Pique Tea reimagines tea into a more convenient format
“Our mission is to increase the occasions and use of tea, and really enable consumers all over to be able drink and enjoy tea and the health benefits it provides more easily,” according to Pique Tea’s Founder and CEO Simon Cheng.
He explains that Pique Tea achieves this lofty goal by turning organic, whole leaf tea into crystals that resemble table salt which are instantly dissolvable into cold or hot water – allowing consumers to enjoy the beverage without the hassle of straining, steeping or disposing of tea leaves or a bag.
Pique Tea creates the crystals by slowly brewing top-quality, organic tea leaves for at least an hour to effectively extract all the antioxidants, flavor, nutrients, amino acids and vitamins in the plant and then dehydrating the tea so that all that remains are fine-grained tea particles that can easily be stirred back into water, Cheng explains.
In addition to offering “unparalleled convenience,” the crystals, which are packaged in sachets, are so highly concentrated that they offer seven times the antioxidants as regular tea bags, Cheng said.

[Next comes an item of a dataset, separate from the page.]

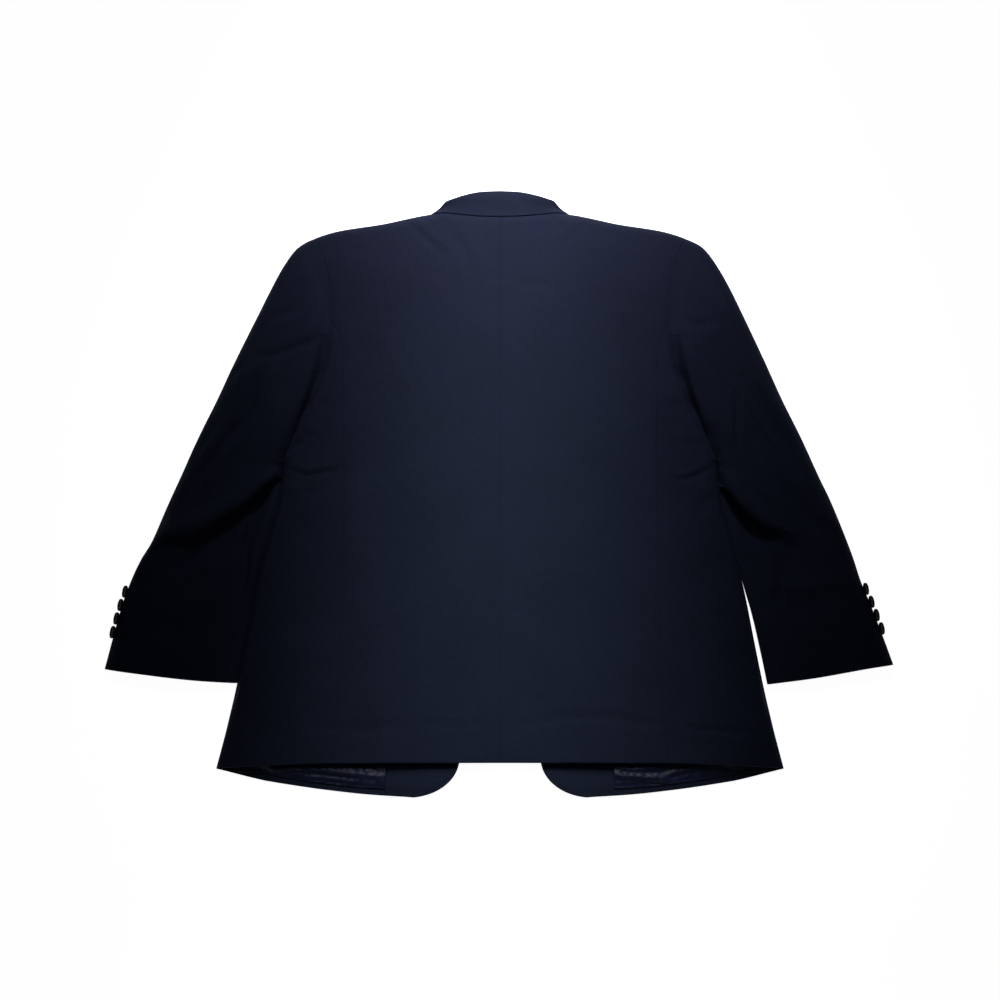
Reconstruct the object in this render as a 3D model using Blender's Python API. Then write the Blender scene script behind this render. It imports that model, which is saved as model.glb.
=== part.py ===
"""A single-breasted wool blazer lying face down on a flat surface, with its back up.

Lengths in this file are millimetres, and MM turns them into the scene's metres.
X runs across the garment, +Y runs from hem to collar, and +Z is up.
The origin is on the surface, under the middle of the garment's outline.

Each cloth piece is a wall between two grids of points. One grid is the face
that shows, read from the sizes and short tables below. The other is the same
grid, moved inwards by the thickness of the cloth.
"""

import math

import bmesh
import bpy
import numpy as np
from mathutils import Matrix, Vector

MM = 0.001
FOOTPRINT_MIDDLE_Y = 60.3      # middle of the outline, in the garment's own Y

# Cloth
CLOTH = 2.2                    # body cloth with its canvas or backing
SLEEVE_CLOTH = 1.8
FACING_CLOTH = 1.6
LINING_CLOTH = 1.0
COLLAR_CLOTH = 1.9             # lapels and collar, pressed flat
COLLAR_EASED = 0.9             # it is stretched this much thinner where it turns at the neck
SEAM_GAP = 0.3                 # between pieces that are sewn together

# Body, for one half of the garment
SHOULDER_POINT_X = 260.0       # where the shoulder seam meets the sleeve
SHOULDER_POINT_Y = 382.5
UNDERARM_Y = 46.0              # lowest point of the armhole, on the side fold
BACK_SEAM_TOP_Y = 245.0        # where the side back seam runs into the armhole
FRONT_SEAM_TOP_Y = 150.0       # where the seam under the arm runs into the armhole
NECK_POINT = (88.0, 435.5)     # where neck and shoulder seams meet
NECK_DIP = 5.5                 # the back neck is this much lower at its middle
SIDE_FOLD_Z = 4.8              # height of the outermost line of the side fold
SIDE_ROLL_TOP = 16.0           # width over which the back rolls into the side fold
SIDE_ROLL_UNDER = 6.0
SHOULDER_ROLL_TOP = 24.0       # the same at the padded shoulder
SHOULDER_ROLL_UNDER = 13.0
SHOULDER_RIDGE_SHARE = 0.45    # height of the shoulder seam, as a share of the padding's
RIDGE_CLIMB = (90.0, 240.0)    # the outline starts to rise at this level, over this length

# Fronts
CORNER_CENTRE = (100.0, -306.5)   # the rounded lower corner is a quarter ellipse
CORNER_SIZE = (55.0, 40.0)
LAPEL_LIFT = 2.5               # the front lies this much higher, over lapel and collar
BUTTON_LIFT = 3.5              # and over its buttons
BUTTON_STRIP = 40.0            # width of the edge strip that lies on the buttons
FACING_TOP_Y = -2.0
FACING_SET_BACK = 0.6          # its edge stands this far inside the front's
FACING_AIR = 0.35              # between the front and its facing
LINING_TOP_Y = -248.0
LINING_OUTER_X = 293.0
LINING_HEM_RISE = 11.0         # the lining ends this far above the cloth's edge
LINING_AIR = 0.5
LINING_PUFF = 2.6              # height of the fold that runs along its hem
LINING_RIPPLE = 0.7            # height of its cross ripples

# Buttons
FRONT_BUTTON = {"diameter": 20.0, "thickness": 3.0, "rim": 1.6, "sides": 20}
CUFF_BUTTON = {"diameter": 14.5, "thickness": 2.8, "rim": 1.3, "sides": 14}
FRONT_BUTTON_PLACES = ((23.0, -22.0), (27.0, -122.0))
CUFF_BUTTON_RISES = (42.0, 58.0, 74.0, 90.0)   # from the edge of the cuff
CUFF_BUTTON_ACROSS = 0.006     # share of the cuff's width from its outer edge

# Each table row is one level of the garment, from hem to collar.
SIDE_FOLD = (                  # half width of the body at its side fold
    {"y": -317.5, "x": 312.5}, {"y": -270.0, "x": 305.5}, {"y": -225.0, "x": 300.5},
    {"y": -180.0, "x": 296.5}, {"y": -120.0, "x": 291.5}, {"y": -60.0, "x": 283.5},
    {"y": 0.0, "x": 274.8}, {"y": 46.0, "x": 273.5},
)
SIDE_WIDENING = 0.85           # above the underarm the fold line is drawn out this fast
ARMHOLE = (
    {"y": 46.0, "x": 273.5}, {"y": 52.0, "x": 272.6}, {"y": 60.0, "x": 270.2},
    {"y": 70.0, "x": 266.5}, {"y": 110.0, "x": 252.5}, {"y": 150.0, "x": 239.5},
    {"y": 190.0, "x": 230.0}, {"y": 235.0, "x": 225.5}, {"y": 290.0, "x": 229.5},
    {"y": 340.0, "x": 241.0}, {"y": 382.5, "x": 260.0},
)
SIDE_BACK_SEAM = (
    {"y": -318.0, "x": 184.5}, {"y": -240.0, "x": 183.0}, {"y": -100.0, "x": 189.0},
    {"y": 40.0, "x": 196.5}, {"y": 140.0, "x": 203.5}, {"y": 200.0, "x": 208.0},
    {"y": 226.0, "x": 214.5}, {"y": 245.0, "x": 225.7},
)
UNDERARM_SEAM = (
    {"y": -332.0, "x": 256.0}, {"y": -250.0, "x": 251.0}, {"y": -150.0, "x": 244.0},
    {"y": 0.0, "x": 235.0}, {"y": 100.0, "x": 234.5}, {"y": 150.0, "x": 239.5},
)
SHOULDER = (                   # outline of the shoulder, by distance from the middle
    {"x": 0.0, "y": 530.0}, {"x": 60.0, "y": 462.0}, {"x": 88.0, "y": 435.5},
    {"x": 114.0, "y": 427.5}, {"x": 142.0, "y": 418.5}, {"x": 170.0, "y": 410.5},
    {"x": 198.0, "y": 403.5}, {"x": 226.0, "y": 396.0}, {"x": 248.0, "y": 388.0},
    {"x": 262.0, "y": 381.5},
)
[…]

At the same time, the crystals also deliver the same loose leaf quality flavor so that consumers are not making a sacrifice for convenience, he added.
A step up from other instant teas
The crystals also differ from existing instant teas on the market in that they contain only tea, except in the case of Earl Grey which also has bergamot, Cheng said.
“The instant teas that are on the market tend to be [blends] of sugar, flavorings and extracts that only deliver a small fraction of the flavor of what tea is supposed to be and a small fraction of the antioxidants,” he said, adding that his product does not have any stabilizers, artificial flavors or ingredients.
The lineup, which currently includes Earl Grey Black Tea, English Breakfast Black Tea, Sencha Green Tea, Mint Sencha Green Tea and Jasmine Green Tea, is launching into Whole Foods in Northern California in August and is available online.
But, Cheng says distribution of the product, which launched online in January, is increasing rapidly and he hopes to add more brick and mortar stores as the young company continues to scale up.
Pique plays on health positioning
In addition to wanting to bring consumers more convenience in the tea category, Cheng says he hopes Pique can be a healthy alternative to other commonly consumed beverages in the US and have an impact on the high rates of obesity and diabetes in the country.
“The rates of obesity and diabetes here are staggering and they are some of the most prolific killers, as well as some of the most preventable killers – a trend that over the past 20 years has accelerated and really spread all over the world,” Cheng said.
He said he saw potential for Pique Tea to help ease these rates by offering a healthy alternative to the soda, beer and sweetened coffee that currently are consumed more than tea in the US.
“The question that I ask is why don’t consumers drink more tea in the US, and the number one thing I hear from public health exerts is that we have to make the healthier choice the easier choice. Fruit juices and soda are easy because they are inexpensive, readily available and kept constantly on our mind by amazing marketing and ad campaigns,” he said.
Pique already is easier to make that traditional leaves and bags, and the company is reducing the price to a recommended point of $6.99 to $7.99 from the original price of almost $10 to make it more accessible, Cheng said.
On the third point, Cheng acknowledged that as a new company Pique Tea can’t afford the high profile advertising campaigns employed by soda and other beverage makers, but he said he plans to promote it through social media, in store demonstrations and the easy of ecommerce.
Future products in the pipeline
While Pique Tea is just launching into brick and mortar stores, Cheng already has his eye on future line extensions and product development.
“We launched with the most-used core lines of tea, but in the Fall we are going to have herbals and in the summer we will launch an iced tea,” he said. “We also want to do more very high end Chinese teas, including one from a 300 year old tree that has a tremendous amount of antioxidants.”
Cheng also is looking at innovating with on-trend ingredients, such as turmeric, gogi berries, ginseng and other ayurvedic fruits, plants and herbs to increase the health benefits of the beverage.
Finally, the company is considering how to make pu-erh tea cakes easier to enjoy. “Several pu-erh tea cakes you have to chip away with a knife and in order to get everything out of the leaves you have to brew it upwards of 10 times. We want to remove that complexity so you can more easily enjoy the flavor and antioxidants.”
Ultimately, Cheng added, the potential for the brand is almost as endless as the possibilities for innovation.